-- begin --

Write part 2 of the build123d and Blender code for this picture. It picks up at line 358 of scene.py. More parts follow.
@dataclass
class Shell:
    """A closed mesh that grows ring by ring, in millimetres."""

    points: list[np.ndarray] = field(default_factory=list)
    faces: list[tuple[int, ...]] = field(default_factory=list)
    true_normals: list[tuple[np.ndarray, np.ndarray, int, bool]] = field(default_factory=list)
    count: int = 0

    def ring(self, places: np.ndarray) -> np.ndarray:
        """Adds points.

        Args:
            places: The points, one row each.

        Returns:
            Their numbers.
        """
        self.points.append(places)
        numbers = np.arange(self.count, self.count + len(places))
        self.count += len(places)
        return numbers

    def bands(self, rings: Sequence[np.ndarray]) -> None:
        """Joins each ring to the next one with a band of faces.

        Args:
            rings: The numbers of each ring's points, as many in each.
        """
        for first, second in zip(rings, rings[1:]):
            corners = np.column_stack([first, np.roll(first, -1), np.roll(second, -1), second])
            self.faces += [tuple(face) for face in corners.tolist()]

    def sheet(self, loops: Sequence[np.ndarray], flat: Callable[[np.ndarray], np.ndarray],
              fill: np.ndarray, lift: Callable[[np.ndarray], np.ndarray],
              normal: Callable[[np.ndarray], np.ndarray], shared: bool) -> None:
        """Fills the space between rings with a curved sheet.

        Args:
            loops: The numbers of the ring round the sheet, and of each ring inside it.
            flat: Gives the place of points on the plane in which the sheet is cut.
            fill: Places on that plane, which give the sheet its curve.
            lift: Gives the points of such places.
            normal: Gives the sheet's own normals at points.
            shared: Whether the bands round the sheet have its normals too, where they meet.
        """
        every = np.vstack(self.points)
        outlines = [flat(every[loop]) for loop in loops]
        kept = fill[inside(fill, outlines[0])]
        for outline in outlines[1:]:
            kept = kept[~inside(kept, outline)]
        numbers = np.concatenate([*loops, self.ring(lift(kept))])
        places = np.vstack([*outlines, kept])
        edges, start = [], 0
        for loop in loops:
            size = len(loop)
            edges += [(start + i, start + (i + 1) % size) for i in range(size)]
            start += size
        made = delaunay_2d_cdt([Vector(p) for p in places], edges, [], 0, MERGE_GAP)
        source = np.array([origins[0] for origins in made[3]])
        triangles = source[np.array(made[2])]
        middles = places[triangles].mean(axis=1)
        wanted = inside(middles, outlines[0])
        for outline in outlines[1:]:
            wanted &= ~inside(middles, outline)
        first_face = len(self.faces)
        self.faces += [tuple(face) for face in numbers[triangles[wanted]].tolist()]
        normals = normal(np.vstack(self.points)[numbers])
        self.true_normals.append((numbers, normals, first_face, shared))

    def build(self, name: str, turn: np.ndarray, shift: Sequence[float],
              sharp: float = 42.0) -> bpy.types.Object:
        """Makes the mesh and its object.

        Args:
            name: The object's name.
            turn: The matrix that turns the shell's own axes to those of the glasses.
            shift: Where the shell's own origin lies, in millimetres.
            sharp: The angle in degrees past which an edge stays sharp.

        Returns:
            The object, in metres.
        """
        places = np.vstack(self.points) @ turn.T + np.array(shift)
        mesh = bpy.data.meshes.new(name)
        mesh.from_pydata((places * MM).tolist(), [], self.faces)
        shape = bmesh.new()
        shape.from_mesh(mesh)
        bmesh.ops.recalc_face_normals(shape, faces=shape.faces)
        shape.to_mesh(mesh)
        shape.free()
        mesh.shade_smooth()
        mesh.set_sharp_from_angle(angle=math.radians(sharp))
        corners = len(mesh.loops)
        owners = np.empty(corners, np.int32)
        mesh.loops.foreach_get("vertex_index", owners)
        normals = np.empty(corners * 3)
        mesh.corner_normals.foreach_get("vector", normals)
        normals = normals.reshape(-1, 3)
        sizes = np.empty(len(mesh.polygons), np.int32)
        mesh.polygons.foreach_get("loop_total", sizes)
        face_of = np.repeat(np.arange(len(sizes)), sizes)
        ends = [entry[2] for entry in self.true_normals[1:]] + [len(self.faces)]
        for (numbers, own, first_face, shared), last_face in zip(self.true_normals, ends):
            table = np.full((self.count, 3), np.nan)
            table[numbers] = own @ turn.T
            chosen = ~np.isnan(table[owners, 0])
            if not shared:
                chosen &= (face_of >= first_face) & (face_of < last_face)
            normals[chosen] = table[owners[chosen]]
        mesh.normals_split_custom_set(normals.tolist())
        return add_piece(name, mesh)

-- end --

* **TASK GOAL**:
Write out a verbatim copy of the data, beginning with its first line and ending with the line that contains "self.faces += [tuple(face) for face in corners.tolist()]".

* **SOLUTION FOR THIS TASK**:
Write part 2 of the build123d and Blender code for this picture. It picks up at line 358 of scene.py. More parts follow.
@dataclass
class Shell:
    """A closed mesh that grows ring by ring, in millimetres."""

    points: list[np.ndarray] = field(default_factory=list)
    faces: list[tuple[int, ...]] = field(default_factory=list)
    true_normals: list[tuple[np.ndarray, np.ndarray, int, bool]] = field(default_factory=list)
    count: int = 0

    def ring(self, places: np.ndarray) -> np.ndarray:
        """Adds points.

        Args:
            places: The points, one row each.

        Returns:
            Their numbers.
        """
        self.points.append(places)
        numbers = np.arange(self.count, self.count + len(places))
        self.count += len(places)
        return numbers

    def bands(self, rings: Sequence[np.ndarray]) -> None:
        """Joins each ring to the next one with a band of faces.

        Args:
            rings: The numbers of each ring's points, as many in each.
        """
        for first, second in zip(rings, rings[1:]):
            corners = np.column_stack([first, np.roll(first, -1), np.roll(second, -1), second])
            self.faces += [tuple(face) for face in corners.tolist()]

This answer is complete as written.